Un «système archaïque»
Ces deux domaines pratiquent la vente en direct à l’importateur. Mais c’est l’exception : 90% des crus présents passent par le négoce de la place de Bordeaux. Elie Gazzar fustige «ce système archaïque. Il ne profite à personne, sauf aux propriétaires qui, les meilleures années, sont tranquilles et vendent d’avance. Les intermédiaires n’ont pas lieu d’être : le jeu de l’offre et de la demande suffit. Les Suisses se sont détournés du bordeaux à cause des prix trop élevés. Seuls ceux qui avaient exagéré, notamment en 2005, baissent considérablement.» Et les stocks paraissent considérables : certains domaines faisaient déguster les 2001, d’autres des 2003, millésime atypique, et beaucoup de 2004, mais aussi des 2005, hors de prix, et des 2006, sur la même lancée…
Le prix avant le goût
L’agent d’un cru classé rassurait un dégustateur : «Vous ne voulez pas déguster le 2008 ? Quand on en goûte trois ou quatre, on s’y habitue.» Honnête, le quidam lui rétorque : «Je n’ai pas le palais pour déguster des vins si jeunes.» Réponse du professionnel : «Si vous voulez vous rassurer, goûtez un millésime plus ancien juste derrière…» Et si la bouche était tapissée de tanins jeunes et fermes, une question fusait: «Et il va coûter combien ?» Le plus souvent, la réponse tombait : «Nous n’avons pas encore fixé notre prix !» La situation va se décanter dès cette semaine.

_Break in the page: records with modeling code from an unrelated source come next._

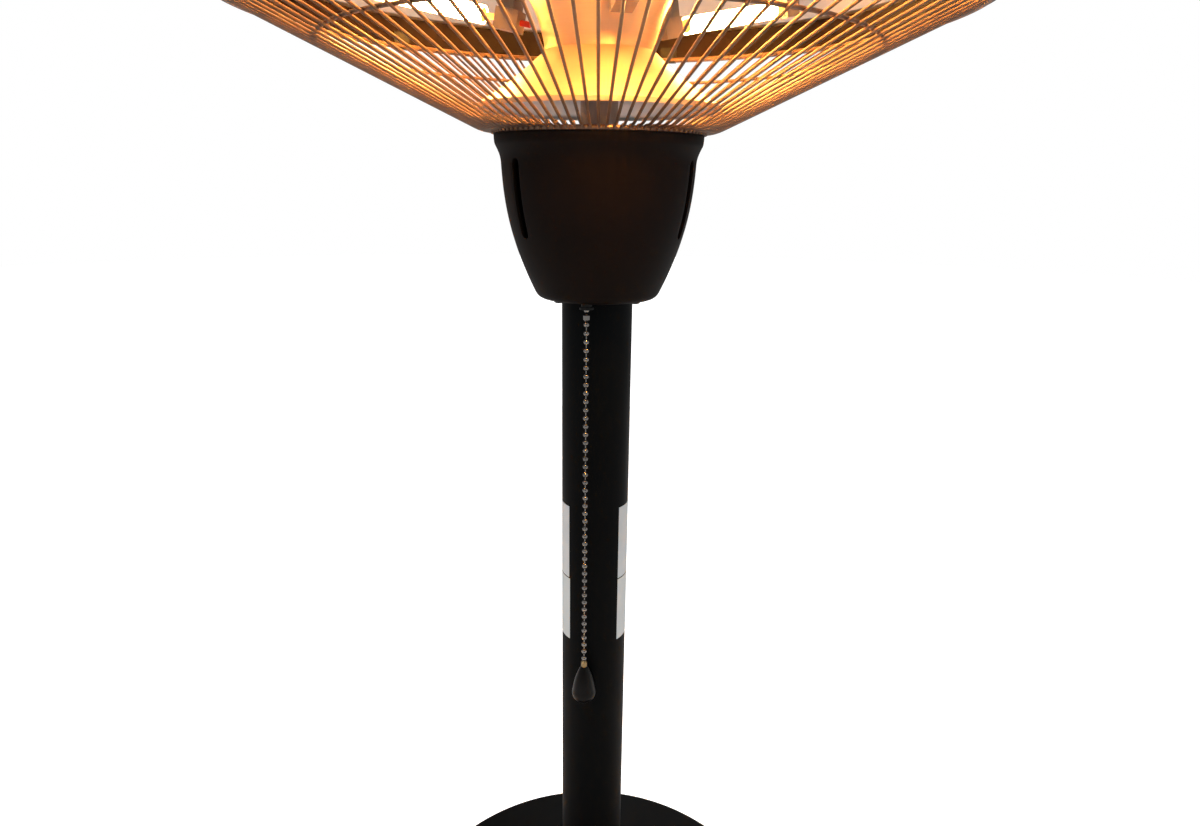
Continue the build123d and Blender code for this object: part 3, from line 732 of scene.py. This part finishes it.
def make_beads(name, node_name, body):
    """Round beads on short links, in the place of a faceted run of chain."""
    low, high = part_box(node_name)
    x = (low[0] + high[0]) / 2
    y = (low[1] + high[1]) / 2
    top = high[2] - bead_half
    count = int(round((high[2] - low[2] - 2 * bead_half) / bead_pitch)) + 1
    parts = []
    for i in range(count):
        deselect()
        bpy.ops.mesh.primitive_uv_sphere_add(segments=14, ring_count=9, radius=bead_r,
                                             location=(x, y, top - i * bead_pitch))
        parts.append(bpy.context.view_layer.objects.active)
    deselect()
    length = (count - 1) * bead_pitch
    bpy.ops.mesh.primitive_cylinder_add(vertices=8, radius=chain_link_r, depth=length,
                                        location=(x, y, top - length / 2))
    parts.append(bpy.context.view_layer.objects.active)
    chain = settle(join(parts), name)
    stand_in(chain, node_name, body, "nickel")


make_beads("chain_beads", "pull_chain", "chain")
make_beads("inner_chain_beads", "pull_link", "puller")


def make_label(name, low, high, left, right, finish):
    """A bare label on the pole between two heights; its side edges are in degrees from the front."""
    deselect()
    bpy.ops.mesh.primitive_cylinder_add(vertices=label_steps, radius=pole_r + label_t, depth=high - low,
                                        end_fill_type="NOTHING", location=(0, 0, (low + high) / 2))
    label = bpy.context.view_layer.objects.active

    def uncovered(face):
        return left < degrees(atan2(face.center.x, -face.center.y)) < right

    edit(label, uncovered)
    bpy.ops.mesh.delete(type="FACE")
    deselect()
    select(label)
    skin = label.modifiers.new("paper", "SOLIDIFY")
    skin.thickness = label_t * 0.9
    skin.offset = -1
    bpy.ops.object.modifier_apply(modifier="paper")
    settle(label, name)
    paint(label, finishes[finish])
    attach(label, "root")


make_label("label_lower", 290 * mm, 333.4 * mm, -47.0, 46.0, "label_white")
make_label("label_upper", 334.2 * mm, 383 * mm, -49.0, 46.0, "label_grey")
make_label("label_rear", 384 * mm, 444 * mm, -79.0, 79.0, "label_silver")


# Camera, floor and light
lens = bpy.data.cameras.new("camera")
lens.lens = camera_lens
lens.sensor_width = camera_sensor
lens.clip_start = 0.01
camera = bpy.data.objects.new("camera", lens)
bpy.context.scene.collection.objects.link(camera)
turn = Matrix.Rotation(pi / 2 - camera_pitch, 4, "X") @ Matrix.Rotation(camera_roll, 4, "Z")
camera.matrix_world = Matrix.Translation(camera_place) @ turn
bpy.context.scene.camera = camera

deselect()
bpy.ops.mesh.primitive_circle_add(vertices=96, radius=floor_r, fill_type="NGON",
                                  location=(0, 0, -floor_drop))
floor = settle(bpy.context.view_layer.objects.active, "floor", smooth=False, recalculate=False)
floor_material, floor_tree, floor_shader = surface("pale_floor")
floor_shader.inputs["Base Color"].default_value = (0.8, 0.8, 0.8, 1.0)
floor_shader.inputs["Roughness"].default_value = 0.9
floor_shader.inputs["Specular IOR Level"].default_value = 0.1
floor_shader.inputs["Emission Color"].default_value = (1.0, 1.0, 1.0, 1.0)
seen = floor_tree.nodes.new("ShaderNodeLightPath")
link(floor_tree, seen, "Is Camera Ray", floor_shader, "Emission Strength")
paint(floor, floor_material)

world = bpy.data.worlds.new("studio")
bpy.context.scene.world = world
world.use_nodes = True
sky = world.node_tree
backdrop = sky.nodes["Background"]
backdrop.inputs["Color"].default_value = (1.0, 1.0, 1.0, 1.0)
path = sky.nodes.new("ShaderNodeLightPath")
either = node(sky, "ShaderNodeMath", operation="MAXIMUM")
whole = spread(sky, world_share, 1.0, 0.0, 1.0)
level = node(sky, "ShaderNodeMath", operation="MULTIPLY")
shade = spread(sky, 1.0, glossy_share, 0.0, 1.0)
link(sky, path, "Is Camera Ray", either, 0)
link(sky, path, "Is Transmission Ray", either, 1)
link(sky, either, "Value", whole, "Value")
link(sky, path, "Is Glossy Ray", shade, "Value")
link(sky, whole, "Result", level, 0)
link(sky, shade, "Result", level, 1)
link(sky, level, "Value", backdrop, "Strength")


def soft_light(name, place, size, power, target=(0, 0, 0.45)):
    """A square studio light that faces the object."""
    light = bpy.data.lights.new(name, "AREA")
    light.size = size
    light.energy = power
    lamp = bpy.data.objects.new(name, light)
    bpy.context.scene.collection.objects.link(lamp)
    lamp.location = place
    lamp.rotation_euler = (Vector(place) - Vector(target)).to_track_quat("Z", "Y").to_euler()


soft_light("key_light", (-1.4, -1.2, 1.6), 1.0, 7.0)
soft_light("fill_light", (1.6, -0.8, 1.1), 1.2, 4.0)
soft_light("back_light", (0.2, 1.6, 1.4), 1.0, 6.0)

bpy.context.scene.view_settings.view_transform = "Standard"
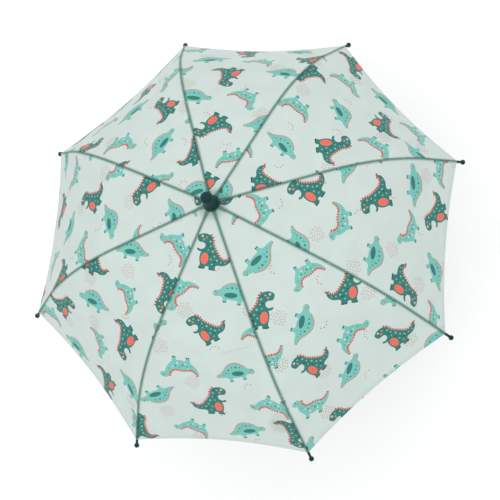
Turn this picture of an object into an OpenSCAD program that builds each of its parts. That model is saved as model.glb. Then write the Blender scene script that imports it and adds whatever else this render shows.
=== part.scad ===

Mais personne n’est pressé d’annoncer des prix à la baisse… Angélus, premier cru de Saint-Emilion, en annonçant, le premier, une chute de 45% a donné un signal fort. Et les premiers crus du Médoc ont suivi, en général, par une décote de 20 à 30% par rapport à 2007.

Paru dans Hôtel Revue du 7 mai 2009.